- **MATERIAL PROVIDED**:
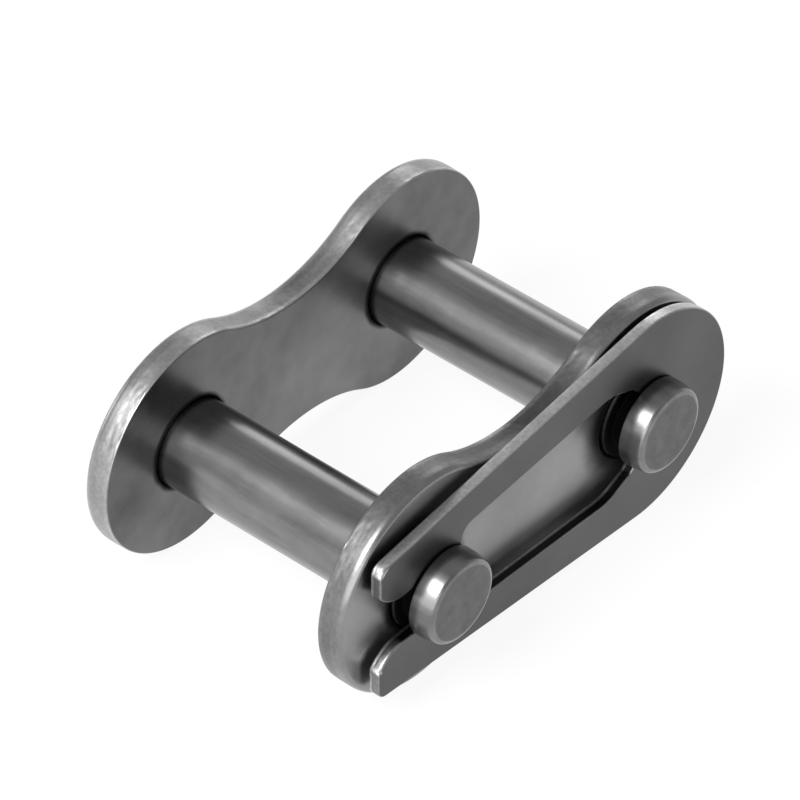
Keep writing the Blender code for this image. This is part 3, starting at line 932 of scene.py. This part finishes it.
# Matt white that gives camera, mirror and see-through rays most of its white. The rest shows the shadow.
def stageWhite(look):
    material = bpy.data.materials.new("stageWhite")
    material.use_nodes = True
    tree = material.node_tree
    shader = tree.nodes["Principled BSDF"]
    shader.inputs["Base Color"].default_value = (look["colour"], look["colour"], look["colour"], 1)
    shader.inputs["Roughness"].default_value = look["rough"]
    shader.inputs["Specular IOR Level"].default_value = 0
    path = addNode(tree, "ShaderNodeLightPath").outputs
    seen = maths(tree, "ADD", path["Is Camera Ray"], path["Is Glossy Ray"], clamp=True)
    seen = maths(tree, "ADD", seen, path["Is Transmission Ray"], clamp=True)
    white = addNode(tree, "ShaderNodeEmission")
    blend = addNode(tree, "ShaderNodeMixShader")
    feed(tree, blend.inputs[0], maths(tree, "MULTIPLY", seen, look["whiteShare"]))
    feed(tree, blend.inputs[1], shader.outputs[0])
    feed(tree, blend.inputs[2], white.outputs[0])
    feed(tree, tree.nodes["Material Output"].inputs["Surface"], blend.outputs[0])
    return material


# Panel that faces the link. Its light is written as radiance, so power = pi * area * radiance.
def placeLamp(name, around, above, halfWidth, halfHeight, radiance, distance):
    turn, rise = math.radians(around), math.radians(above)
    direction = Vector((math.cos(turn) * math.cos(rise), math.sin(turn) * math.cos(rise), math.sin(rise)))
    light = bpy.data.lights.new(name, "AREA")
    light.shape = "RECTANGLE"
    light.size = 2 * distance * math.tan(math.radians(halfWidth))
    light.size_y = 2 * distance * math.tan(math.radians(halfHeight))
    light.energy = math.pi * light.size * light.size_y * radiance
    lamp = bpy.data.objects.new(name, light)
    lamp.location = direction * distance + Vector((0, 0, pinZ))
    lamp.rotation_euler = direction.to_track_quat("Z", "Y").to_euler()
    bpy.context.scene.collection.objects.link(lamp)


def makeStage(look):
    floor = placePiece("floor", sweepMesh(look))
    floor.data.materials.append(stageWhite(look))
    world = bpy.data.worlds.new("studio")
    world.use_nodes = True
    bpy.context.scene.world = world
    background = world.node_tree.nodes["Background"]
    background.inputs["Color"].default_value = (1, 1, 1, 1)
    background.inputs["Strength"].default_value = look["worldGrey"]
    for lamp in look["lamps"]:
        placeLamp(*lamp, look["lampDistance"])


placeCamera(cameraLook)
makeStage(stageLook)
bpy.context.scene.view_settings.view_transform = "Standard"
print("camera and studio placed")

- **WHAT THE TASK REQUIRES**: Reproduce the listing above verbatim, from first line to last.

- **COMPLETE ANSWER**:
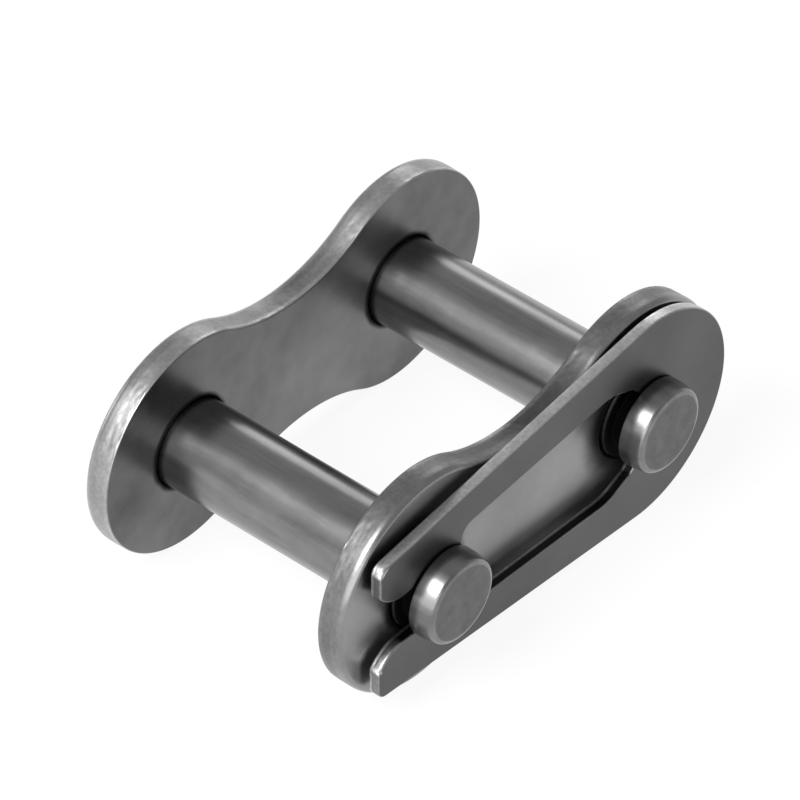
Keep writing the Blender code for this image. This is part 3, starting at line 932 of scene.py. This part finishes it.
# Matt white that gives camera, mirror and see-through rays most of its white. The rest shows the shadow.
def stageWhite(look):
    material = bpy.data.materials.new("stageWhite")
    material.use_nodes = True
    tree = material.node_tree
    shader = tree.nodes["Principled BSDF"]
    shader.inputs["Base Color"].default_value = (look["colour"], look["colour"], look["colour"], 1)
    shader.inputs["Roughness"].default_value = look["rough"]
    shader.inputs["Specular IOR Level"].default_value = 0
    path = addNode(tree, "ShaderNodeLightPath").outputs
    seen = maths(tree, "ADD", path["Is Camera Ray"], path["Is Glossy Ray"], clamp=True)
    seen = maths(tree, "ADD", seen, path["Is Transmission Ray"], clamp=True)
    white = addNode(tree, "ShaderNodeEmission")
    blend = addNode(tree, "ShaderNodeMixShader")
    feed(tree, blend.inputs[0], maths(tree, "MULTIPLY", seen, look["whiteShare"]))
    feed(tree, blend.inputs[1], shader.outputs[0])
    feed(tree, blend.inputs[2], white.outputs[0])
    feed(tree, tree.nodes["Material Output"].inputs["Surface"], blend.outputs[0])
    return material


# Panel that faces the link. Its light is written as radiance, so power = pi * area * radiance.
def placeLamp(name, around, above, halfWidth, halfHeight, radiance, distance):
    turn, rise = math.radians(around), math.radians(above)
    direction = Vector((math.cos(turn) * math.cos(rise), math.sin(turn) * math.cos(rise), math.sin(rise)))
    light = bpy.data.lights.new(name, "AREA")
    light.shape = "RECTANGLE"
    light.size = 2 * distance * math.tan(math.radians(halfWidth))
    light.size_y = 2 * distance * math.tan(math.radians(halfHeight))
    light.energy = math.pi * light.size * light.size_y * radiance
    lamp = bpy.data.objects.new(name, light)
    lamp.location = direction * distance + Vector((0, 0, pinZ))
    lamp.rotation_euler = direction.to_track_quat("Z", "Y").to_euler()
    bpy.context.scene.collection.objects.link(lamp)


def makeStage(look):
    floor = placePiece("floor", sweepMesh(look))
    floor.data.materials.append(stageWhite(look))
    world = bpy.data.worlds.new("studio")
    world.use_nodes = True
    bpy.context.scene.world = world
    background = world.node_tree.nodes["Background"]
    background.inputs["Color"].default_value = (1, 1, 1, 1)
    background.inputs["Strength"].default_value = look["worldGrey"]
    for lamp in look["lamps"]:
        placeLamp(*lamp, look["lampDistance"])


placeCamera(cameraLook)
makeStage(stageLook)
bpy.context.scene.view_settings.view_transform = "Standard"
print("camera and studio placed")